Many of today’s bluegrass bands have players that have listened to music other than bluegrass, but these influences show themselves in the tunes being converted to bluegrass tunes. The High & Wides weave their influences directly into the fabric of the music. There are phrases played by the fiddle of Nate Grower in unison with the banjo. It’s a great effect, and reminded me of Irish traditional music where harmonies are rarely played. The vocals are frequently harmonized bluegrass style, but sometimes show an older influence. The singing sometimes reminds me of the dissonant harmonies of some of Bill Monroe’s spookier tracks and the singing on Larry Richardson and Red Barker’s version of “More Pretty Girls Than One.” Sometimes, however, I think of the Decemberists, an electric band from the Northeast. I wonder if the band heard them or arrived at those moments coincidentally. You can see the variety of influences by reading the track titles. “The Ballad of Caulk’s Field” sounds as though it’s a Scotch-Irish or English song, but it was written by Marc Dykeman and Sam Guthridge. “Rake out the Nails” uses imagery that any bluegrass writer would be proud of, but “Caesar Went off to Gaul” reminds me of the off the wall titles we’d put on instrumentals in New York City when I was learning to play professionally.

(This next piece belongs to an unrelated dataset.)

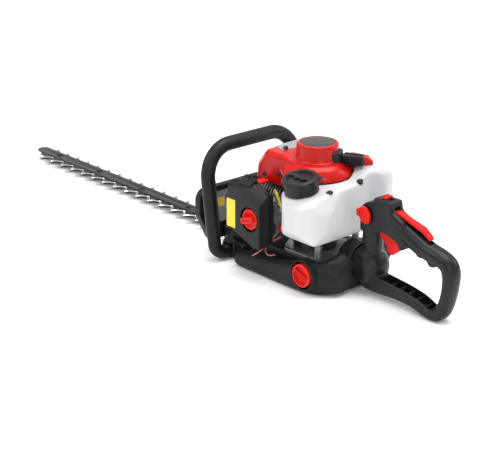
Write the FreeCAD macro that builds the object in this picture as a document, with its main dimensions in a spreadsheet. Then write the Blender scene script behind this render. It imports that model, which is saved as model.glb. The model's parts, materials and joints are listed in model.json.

Mike Buccino plays the bass on the LP and wrote three of the fine songs on the recording. Nate Grower’s fiddling is consistently brilliant and surprising. I think he’s listened to almost everything. Marc Dykeman plays the unique rhythm guitar, sings, wrote, and co-wrote songs on the album and engineered and mixed the tracks. I can’t imagine how he did all that. Sam Guthridge’s banjo shows great technique and originality and weaves through the entire recording, binding it together.
The most important thing I can try to impress on anyone is that the music is a pleasure to listen to. Put it in your player or download it and enjoy yourself.